6. Ainsi, d'une part, le moyen tiré de l'inconventionnalité des dispositions du code de l'entrée et du séjour des étrangers et du droit d'asile avec les stipulations de la directive 2008/115/CE du conseil européen du 16 décembre 2008 ne peut qu'être écarté. D'autre part et en l'espèce, Mme B..., qui a sollicité la délivrance d'un titre de séjour, a nécessairement été mise en mesure de présenter des observations. En outre, il ne ressort pas des pièces du dossier qu'elle aurait été privée de la possibilité de présenter des observations écrites ou orales ou qu'elle aurait demandé en vain un entretien avec les services préfectoraux. Il suit de là que le moyen tiré du non-respect du droit d'être entendu doit être écarté.

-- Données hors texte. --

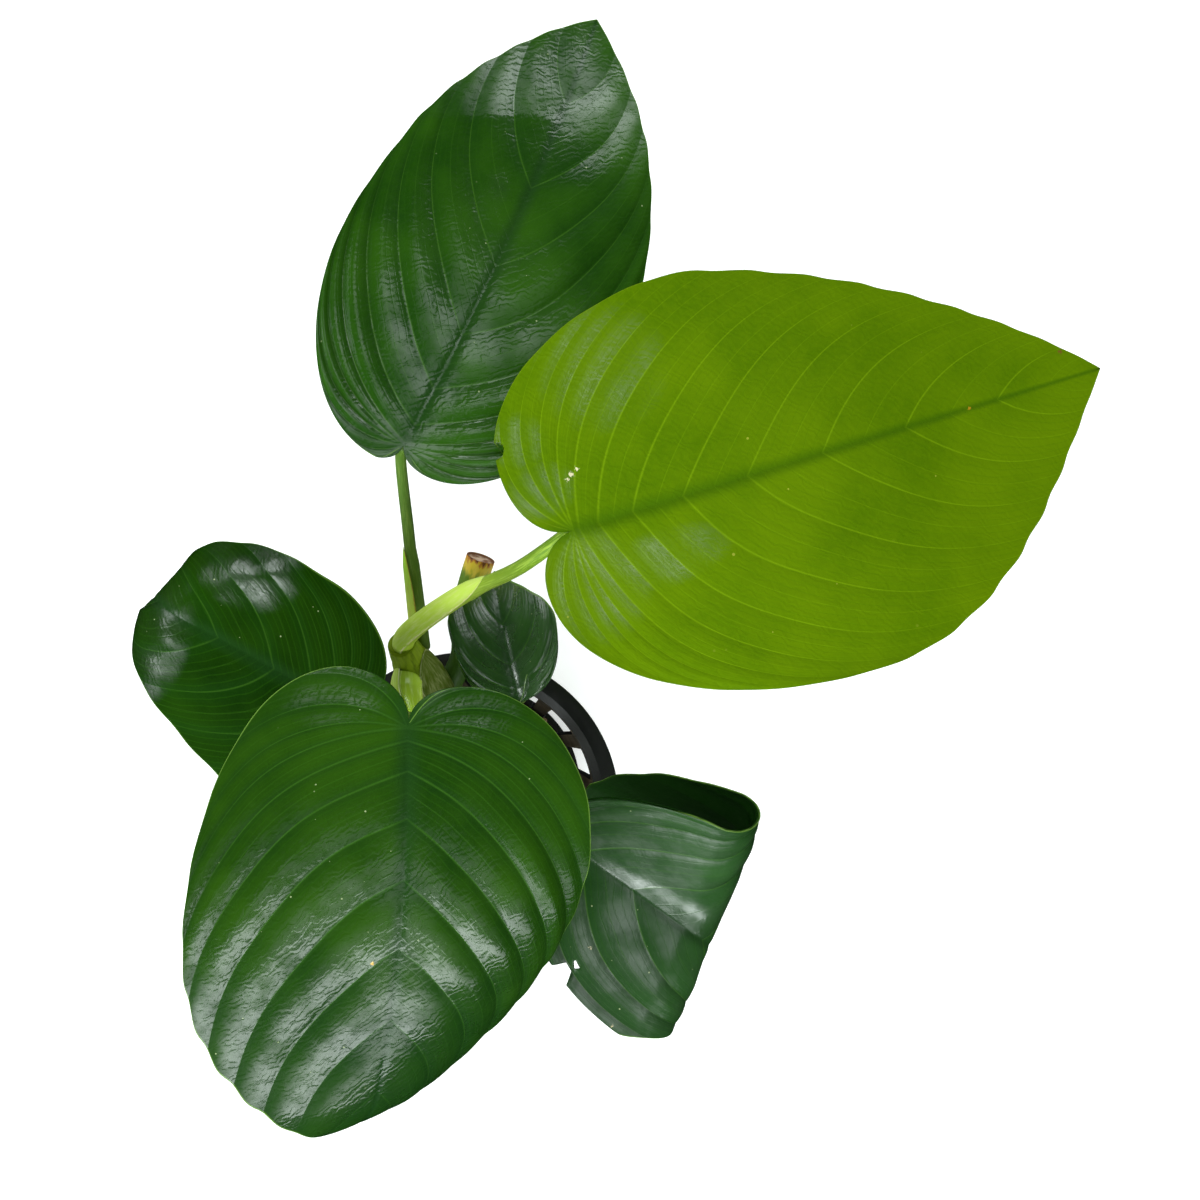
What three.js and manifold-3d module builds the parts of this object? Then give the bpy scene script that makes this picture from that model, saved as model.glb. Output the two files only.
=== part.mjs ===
// Young Anubias barteri growing out of a stone wool plug in a black plastic net pot.
// Millimetres, +Z up, origin at the middle of the pot's underside.
import * as THREE from 'three';
import { mergeVertices } from 'three/addons/utils/BufferGeometryUtils.js';
import Module from 'manifold-3d';

const wasm = await Module();
wasm.setup();

// Driving dimensions

// Air between neighbouring pieces.
const GAP = 0.32;

const POT = {
  height: 50,
  rimRadius: 27,
  rimDepth: 1.8,
  collarRadius: 25.5,
  collarDepth: 5,
  mouthRadius: 24.3,
  mouthStep: 0.5,
  shoulderRadius: 23.9,
  footRadius: 19.3,
  footRound: 0.8,
  wall: 1.2,
  floor: 1.6,
  facets: 48,
};

const SLOTS = { count: 16, widthDeg: 14.8, bottom: 5, top: 42, firstRibDeg: 6.8, innerRadius: 14 };

const FLOOR_SLOTS = { count: 8, width: 3, from: 8, to: 16.5 };

// The plug's surface swells by waves, each given by its share, its count round and its count up.
const WOOL = {
  radius: 15.8,
  footRadius: 15,
  top: 39.5,
  roughness: 0.7,
  waves: [[0.5, 3, 5], [0.3, 7, -9], [0.2, 11, 14]],
  facets: 28,
  layers: 8,
  rings: 4,
};

const RHIZOME = {
  path: [[4, -2, 30], [1, 6, 42], [-3, 15, 55], [-7, 24, 68], [-9, 29, 76]],
  radii: [[0, 3.2], [0.15, 4.5], [0.5, 4.5], [0.8, 4.1], [1, 2.4]],
  facets: 12,
  steps: 20,
  scars: 7,
  scarDepth: 0.22,
};

// Roots leave the rhizome, pass over the edge of the wool and hang between wool and wall. Crest and
// shoulder are radius and height. Each root has the share of the rhizome where it starts, its
// compass direction and the height of its tip.
const ROOTS = {
  radii: [[0, 0.95], [0.55, 0.7], [1, 0.4]],
  crest: [15.6, 42.4],
  arch: 0.8,
  shoulder: [19.2, 39.4],
  tipRadius: 18.2,
  facets: 6,
  steps: 12,
  each: [
    { start: 0.31, direction: 47, tip: 24 },
    { start: 0.38, direction: 108, tip: 31 },
    { start: 0.33, direction: 196, tip: 22 },
    { start: 0.29, direction: 292, tip: 28 },
    { start: 0.32, direction: 8, tip: 20 },
  ],
};

// A petiole is thick at its foot, then wrapped in a sheath up to a share of its length. The neck
// is the last bend below the blade: how far behind its base and how far below it. Radii along the
// petiole are multiples of the leaf's own.
const PETIOLE = {
  facets: 10,
  steps: 14,
  sheath: 1.35,
  sheathEnd: 0.08,
  aboveSheath: 1.05,
  top: 0.9,
  neck: [0.8, 3],
};

// The blade is thickest along its rib, which starts a little in front of the base.
const BLADE = { thickness: 0.7, rib: 0.5, ribStart: 0.1, ribWidth: 0.06, biteDepth: 16, clearance: 0.42 };

// Lengths of the handles of a margin's curves, as shares of the stretches they shape.
const HANDLES = { lobe: 0.45, widest: 0.55, tip: 0.4 };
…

7. En quatrième lieu, aux termes de l'article L. 313-14 du code de l'entrée et du séjour des étrangers et du droit d'asile : " La carte de séjour temporaire mentionnée à l'article L. 313-11 ou la carte de séjour temporaire mentionnée aux 1° et 2° de l'article L. 313-10 peut être délivrée, sauf si sa présence constitue une menace pour l'ordre public, à l'étranger ne vivant pas en état de polygamie dont l'admission au séjour répond à des considérations humanitaires ou se justifie au regard des motifs exceptionnels qu'il fait valoir, sans que soit opposable la condition prévue à l'article L. 313-2. L'autorité administrative est tenue de soumettre pour avis à la commission mentionnée à l'article L. 312-1 la demande d'admission exceptionnelle au séjour formée par l'étranger qui justifie par tout moyen résider en France habituellement depuis plus de dix ans. ". La consultation obligatoire de la commission du titre de séjour, telle qu'elle est prévue par les dispositions de l'article L. 313-14 du code de l'entrée et du séjour des étrangers et du droit d'asile, a pour objet d'éclairer l'autorité administrative sur la possibilité de régulariser la situation administrative d'un étranger et constitue pour ce dernier une garantie substantielle. Le préfet n'est tenu de saisir cette commission que si l'étranger sollicitant un titre de séjour sur le fondement de ces dispositions justifie d'une présence continue de dix ans sur le territoire français.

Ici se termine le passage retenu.